↓

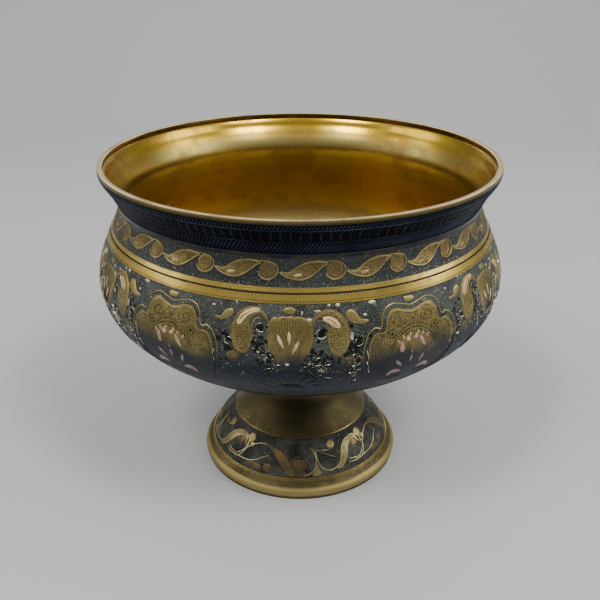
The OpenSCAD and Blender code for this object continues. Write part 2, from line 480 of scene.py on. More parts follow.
def new_group(name, inputs, outputs):
    """An empty node group with number inputs and outputs, and the sockets of its two ends."""
    group = bpy.data.node_groups.new(name, "ShaderNodeTree")
    for label, value in inputs.items():
        socket = group.interface.new_socket(label, in_out="INPUT", socket_type="NodeSocketFloat")
        socket.default_value = value
    for label in outputs:
        group.interface.new_socket(label, in_out="OUTPUT", socket_type="NodeSocketFloat")
    return group, group.nodes.new("NodeGroupInput").outputs, group.nodes.new("NodeGroupOutput").inputs


def use_group(tree, group, **values):
    """Places a group in a material with its own values, and gives its outputs."""
    node = tree.nodes.new("ShaderNodeGroup")
    node.node_tree = group
    for label, value in values.items():
        node.inputs[label.replace("_", " ")].default_value = value
    return node.outputs


print("node helpers:", ", ".join(f.__name__ for f in (put, maths, spread, blend, noise, use_group)))

# %% [markdown]
# The lathe leaves rings that follow the radius on flat parts and the height on
# upright ones, so both are added up and a slow noise lets the rings wander.

# %% Effect: rings left by the lathe
RISE_SHARE = 1.31
lathe_rings, given, result = new_group(
    "Lathe rings", {"Rings per metre": 900.0, "Wander": 0.15}, ["Height", "Streak"])
t = lathe_rings
where, (x, y, z) = place(t)
square = maths(t, "ADD", maths(t, "MULTIPLY", x, x), maths(t, "MULTIPLY", y, y))
across = maths(t, "ADD", maths(t, "SQRT", square), maths(t, "MULTIPLY", z, RISE_SHARE))
wander = maths(t, "MULTIPLY", noise(t, {"Vector": where, "Scale": 14.0, "Detail": 1.0}), given["Wander"])
rings = maths(t, "ADD", maths(t, "MULTIPLY", across, given["Rings per metre"]), wander)
feed(t, result["Height"], noise(t, {"W": rings, "Scale": 1.0, "Detail": 3.0}, noise_dimensions="1D"))
broad = noise(t, {"W": rings, "Scale": 0.12, "Detail": 2.0}, noise_dimensions="1D")
feed(t, result["Streak"], spread(t, broad, 0.35, 0.65))
print(t.name, "has", len(t.nodes), "nodes")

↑

**What the exercise asks:** Please output the entire listing exactly as it stands.

**Task result:**
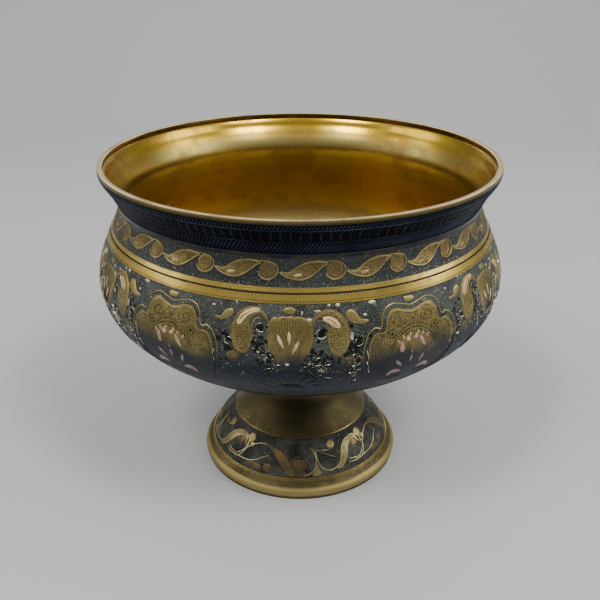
The OpenSCAD and Blender code for this object continues. Write part 2, from line 480 of scene.py on. More parts follow.
def new_group(name, inputs, outputs):
    """An empty node group with number inputs and outputs, and the sockets of its two ends."""
    group = bpy.data.node_groups.new(name, "ShaderNodeTree")
    for label, value in inputs.items():
        socket = group.interface.new_socket(label, in_out="INPUT", socket_type="NodeSocketFloat")
        socket.default_value = value
    for label in outputs:
        group.interface.new_socket(label, in_out="OUTPUT", socket_type="NodeSocketFloat")
    return group, group.nodes.new("NodeGroupInput").outputs, group.nodes.new("NodeGroupOutput").inputs


def use_group(tree, group, **values):
    """Places a group in a material with its own values, and gives its outputs."""
    node = tree.nodes.new("ShaderNodeGroup")
    node.node_tree = group
    for label, value in values.items():
        node.inputs[label.replace("_", " ")].default_value = value
    return node.outputs


print("node helpers:", ", ".join(f.__name__ for f in (put, maths, spread, blend, noise, use_group)))

# %% [markdown]
# The lathe leaves rings that follow the radius on flat parts and the height on
# upright ones, so both are added up and a slow noise lets the rings wander.

# %% Effect: rings left by the lathe
RISE_SHARE = 1.31
lathe_rings, given, result = new_group(
    "Lathe rings", {"Rings per metre": 900.0, "Wander": 0.15}, ["Height", "Streak"])
t = lathe_rings
where, (x, y, z) = place(t)
square = maths(t, "ADD", maths(t, "MULTIPLY", x, x), maths(t, "MULTIPLY", y, y))
across = maths(t, "ADD", maths(t, "SQRT", square), maths(t, "MULTIPLY", z, RISE_SHARE))
wander = maths(t, "MULTIPLY", noise(t, {"Vector": where, "Scale": 14.0, "Detail": 1.0}), given["Wander"])
rings = maths(t, "ADD", maths(t, "MULTIPLY", across, given["Rings per metre"]), wander)
feed(t, result["Height"], noise(t, {"W": rings, "Scale": 1.0, "Detail": 3.0}, noise_dimensions="1D"))
broad = noise(t, {"W": rings, "Scale": 0.12, "Detail": 2.0}, noise_dimensions="1D")
feed(t, result["Streak"], spread(t, broad, 0.35, 0.65))
print(t.name, "has", len(t.nodes), "nodes")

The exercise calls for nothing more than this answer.